Below are the records; locate each line with the word "behind" and copy it.

(Records excerpted from a collection)
________________

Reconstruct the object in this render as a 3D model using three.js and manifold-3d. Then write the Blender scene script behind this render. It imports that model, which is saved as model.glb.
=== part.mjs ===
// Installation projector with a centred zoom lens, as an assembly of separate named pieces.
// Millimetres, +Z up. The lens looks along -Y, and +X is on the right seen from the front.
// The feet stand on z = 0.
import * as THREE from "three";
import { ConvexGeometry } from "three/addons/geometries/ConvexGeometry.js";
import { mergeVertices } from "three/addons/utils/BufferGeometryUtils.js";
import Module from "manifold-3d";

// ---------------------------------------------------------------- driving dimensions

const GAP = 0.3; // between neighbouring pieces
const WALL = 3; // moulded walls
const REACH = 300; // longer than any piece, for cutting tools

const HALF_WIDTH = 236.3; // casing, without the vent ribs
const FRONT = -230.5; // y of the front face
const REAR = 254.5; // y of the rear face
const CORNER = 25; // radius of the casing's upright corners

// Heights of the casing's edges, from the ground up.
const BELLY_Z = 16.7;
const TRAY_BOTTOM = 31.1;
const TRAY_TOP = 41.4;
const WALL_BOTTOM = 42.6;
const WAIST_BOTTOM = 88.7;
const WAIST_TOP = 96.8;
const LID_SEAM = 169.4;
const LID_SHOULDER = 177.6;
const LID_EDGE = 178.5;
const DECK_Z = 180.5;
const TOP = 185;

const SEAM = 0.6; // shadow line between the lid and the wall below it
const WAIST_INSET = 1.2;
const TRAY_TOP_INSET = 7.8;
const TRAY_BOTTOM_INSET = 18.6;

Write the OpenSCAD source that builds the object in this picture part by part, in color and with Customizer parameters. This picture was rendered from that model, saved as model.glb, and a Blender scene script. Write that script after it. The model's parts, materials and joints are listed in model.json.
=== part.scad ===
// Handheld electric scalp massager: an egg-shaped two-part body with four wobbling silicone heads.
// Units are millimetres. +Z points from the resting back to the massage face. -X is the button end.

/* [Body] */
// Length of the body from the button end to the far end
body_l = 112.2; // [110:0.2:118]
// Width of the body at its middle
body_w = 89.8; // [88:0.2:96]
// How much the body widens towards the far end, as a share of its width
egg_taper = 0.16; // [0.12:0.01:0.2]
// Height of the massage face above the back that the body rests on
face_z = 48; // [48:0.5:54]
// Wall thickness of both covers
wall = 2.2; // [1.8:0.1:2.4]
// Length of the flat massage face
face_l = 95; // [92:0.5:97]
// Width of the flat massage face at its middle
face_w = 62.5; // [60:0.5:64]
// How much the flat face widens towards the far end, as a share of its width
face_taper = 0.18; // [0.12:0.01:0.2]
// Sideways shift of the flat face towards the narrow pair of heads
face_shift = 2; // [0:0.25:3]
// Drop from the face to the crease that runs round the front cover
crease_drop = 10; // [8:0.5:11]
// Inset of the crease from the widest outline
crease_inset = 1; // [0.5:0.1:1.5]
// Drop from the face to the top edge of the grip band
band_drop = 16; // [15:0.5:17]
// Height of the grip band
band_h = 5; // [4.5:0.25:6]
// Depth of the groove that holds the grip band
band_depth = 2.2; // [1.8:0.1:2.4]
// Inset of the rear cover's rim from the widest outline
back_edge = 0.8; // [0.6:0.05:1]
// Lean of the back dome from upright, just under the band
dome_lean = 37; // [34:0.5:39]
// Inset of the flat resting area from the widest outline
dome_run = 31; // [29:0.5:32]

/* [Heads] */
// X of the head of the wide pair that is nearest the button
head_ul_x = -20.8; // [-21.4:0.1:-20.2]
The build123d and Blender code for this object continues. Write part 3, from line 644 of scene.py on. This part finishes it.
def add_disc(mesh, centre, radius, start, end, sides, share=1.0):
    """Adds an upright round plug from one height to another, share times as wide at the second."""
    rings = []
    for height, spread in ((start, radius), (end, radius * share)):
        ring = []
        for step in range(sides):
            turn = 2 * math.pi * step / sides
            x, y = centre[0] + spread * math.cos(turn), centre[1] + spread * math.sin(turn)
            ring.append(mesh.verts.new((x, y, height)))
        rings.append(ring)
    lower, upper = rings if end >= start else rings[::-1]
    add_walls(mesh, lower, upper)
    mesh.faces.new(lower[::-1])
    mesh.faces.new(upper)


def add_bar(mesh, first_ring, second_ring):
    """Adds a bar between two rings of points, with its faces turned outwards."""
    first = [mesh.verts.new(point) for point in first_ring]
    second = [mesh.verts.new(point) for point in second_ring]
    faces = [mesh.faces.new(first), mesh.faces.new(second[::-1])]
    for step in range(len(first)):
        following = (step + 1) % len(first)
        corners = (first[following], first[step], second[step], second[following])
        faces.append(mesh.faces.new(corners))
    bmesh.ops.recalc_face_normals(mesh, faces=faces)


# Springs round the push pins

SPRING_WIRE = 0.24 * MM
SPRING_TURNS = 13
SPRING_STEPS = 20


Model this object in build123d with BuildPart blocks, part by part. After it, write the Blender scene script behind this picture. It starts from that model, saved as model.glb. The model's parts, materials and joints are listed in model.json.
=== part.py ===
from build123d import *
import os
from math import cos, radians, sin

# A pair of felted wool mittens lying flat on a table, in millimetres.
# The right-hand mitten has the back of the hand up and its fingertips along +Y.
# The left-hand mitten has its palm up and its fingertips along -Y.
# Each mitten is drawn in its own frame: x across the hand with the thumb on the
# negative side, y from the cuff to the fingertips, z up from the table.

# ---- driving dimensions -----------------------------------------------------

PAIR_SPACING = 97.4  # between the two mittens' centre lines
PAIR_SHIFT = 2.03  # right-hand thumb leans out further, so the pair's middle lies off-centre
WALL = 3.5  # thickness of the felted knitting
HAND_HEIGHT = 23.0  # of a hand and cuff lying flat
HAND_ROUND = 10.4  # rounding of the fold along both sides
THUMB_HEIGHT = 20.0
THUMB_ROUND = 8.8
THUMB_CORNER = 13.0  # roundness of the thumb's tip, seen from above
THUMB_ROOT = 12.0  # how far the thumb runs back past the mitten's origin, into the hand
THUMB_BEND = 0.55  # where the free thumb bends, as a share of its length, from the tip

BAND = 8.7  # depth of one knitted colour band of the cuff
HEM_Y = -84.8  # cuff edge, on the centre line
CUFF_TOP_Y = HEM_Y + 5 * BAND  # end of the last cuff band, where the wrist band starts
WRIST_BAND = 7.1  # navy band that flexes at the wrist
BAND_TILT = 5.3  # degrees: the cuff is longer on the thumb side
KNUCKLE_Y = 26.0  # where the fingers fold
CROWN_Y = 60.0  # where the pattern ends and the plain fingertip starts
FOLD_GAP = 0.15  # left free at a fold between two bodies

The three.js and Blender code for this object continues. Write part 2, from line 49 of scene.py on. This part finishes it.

________________

### SOLVED EXERCISE:
Reconstruct the object in this render as a 3D model using three.js and manifold-3d. Then write the Blender scene script behind this render. It imports that model, which is saved as model.glb.
Model this object in build123d with BuildPart blocks, part by part. After it, write the Blender scene script behind this picture. It starts from that model, saved as model.glb. The model's parts, materials and joints are listed in model.json.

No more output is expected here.